INSTRUCTIONS FOR THE TASK:
Repeat all of the material exactly as given.

GIVEN INFORMATION:

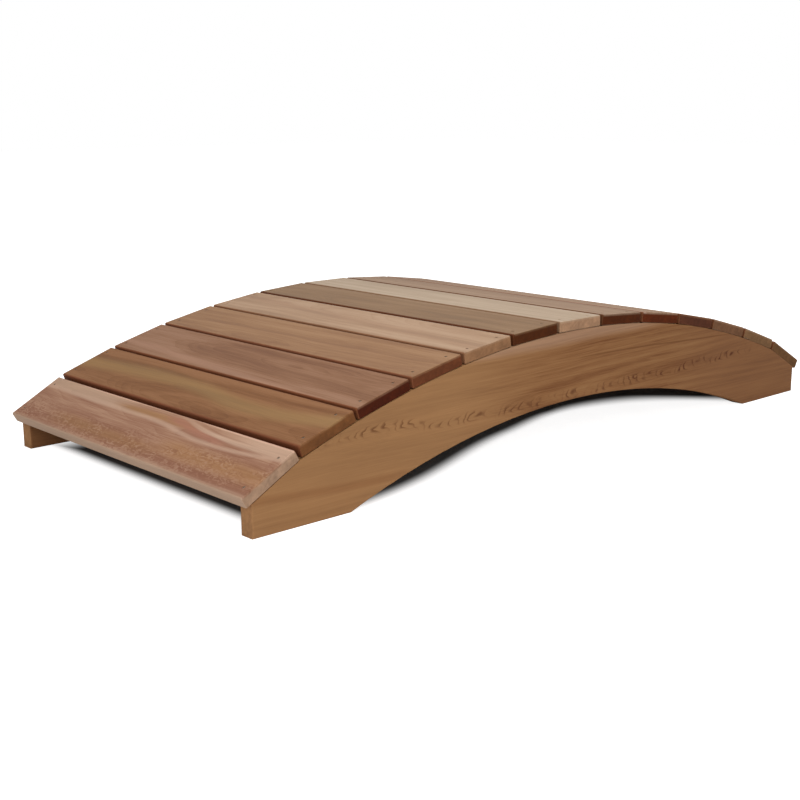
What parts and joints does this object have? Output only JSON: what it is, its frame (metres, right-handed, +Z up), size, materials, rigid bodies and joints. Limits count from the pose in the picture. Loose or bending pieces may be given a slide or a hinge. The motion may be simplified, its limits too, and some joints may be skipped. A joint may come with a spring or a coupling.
{
  "type": "low arched garden footbridge",
  "caption": "Low arched timber garden footbridge without rails: cross boards laid on two sawn arched side stringers.",
  "frame": {"origin": "on the ground, midway between the four feet, under the crown of the deck", "axes": "+X along the walk, +Y across it to the left stringer, +Z up"},
  "size_m": [1.8758, 0.9144, 0.307],
  "materials": {
    "cedar_board": "planed, clear oiled",
    "cedar_stringer": "planed, clear oiled"
  },
  "bodies": {
    "root": {"stringer_right": "cedar_stringer", "stringer_left": "cedar_stringer", "deck_board_01": "cedar_board", "deck_board_02": "cedar_board", "deck_board_03": "cedar_board", "deck_board_04": "cedar_board", "deck_board_05": "cedar_board", "deck_board_06": "cedar_board", "deck_board_07": "cedar_board", "deck_board_08": "cedar_board", "deck_board_09": "cedar_board", "deck_board_10": "cedar_board", "deck_board_11": "cedar_board", "deck_board_12": "cedar_board", "deck_board_13": "cedar_board"}
  },
  "joints": []
}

RESULT:
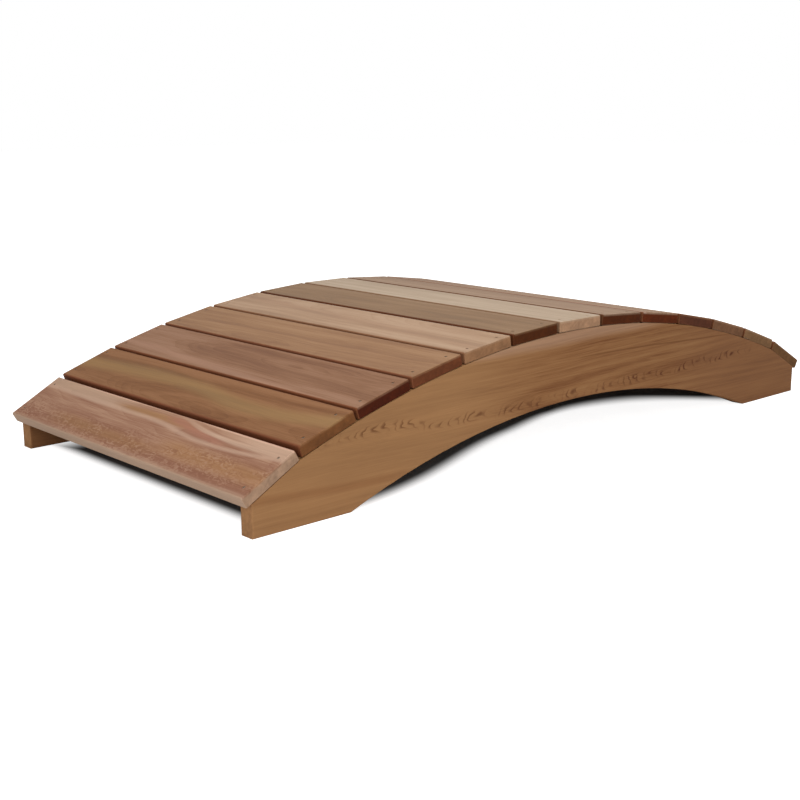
What parts and joints does this object have? Output only JSON: what it is, its frame (metres, right-handed, +Z up), size, materials, rigid bodies and joints. Limits count from the pose in the picture. Loose or bending pieces may be given a slide or a hinge. The motion may be simplified, its limits too, and some joints may be skipped. A joint may come with a spring or a coupling.
{
  "type": "low arched garden footbridge",
  "caption": "Low arched timber garden footbridge without rails: cross boards laid on two sawn arched side stringers.",
  "frame": {"origin": "on the ground, midway between the four feet, under the crown of the deck", "axes": "+X along the walk, +Y across it to the left stringer, +Z up"},
  "size_m": [1.8758, 0.9144, 0.307],
  "materials": {
    "cedar_board": "planed, clear oiled",
    "cedar_stringer": "planed, clear oiled"
  },
  "bodies": {
    "root": {"stringer_right": "cedar_stringer", "stringer_left": "cedar_stringer", "deck_board_01": "cedar_board", "deck_board_02": "cedar_board", "deck_board_03": "cedar_board", "deck_board_04": "cedar_board", "deck_board_05": "cedar_board", "deck_board_06": "cedar_board", "deck_board_07": "cedar_board", "deck_board_08": "cedar_board", "deck_board_09": "cedar_board", "deck_board_10": "cedar_board", "deck_board_11": "cedar_board", "deck_board_12": "cedar_board", "deck_board_13": "cedar_board"}
  },
  "joints": []
}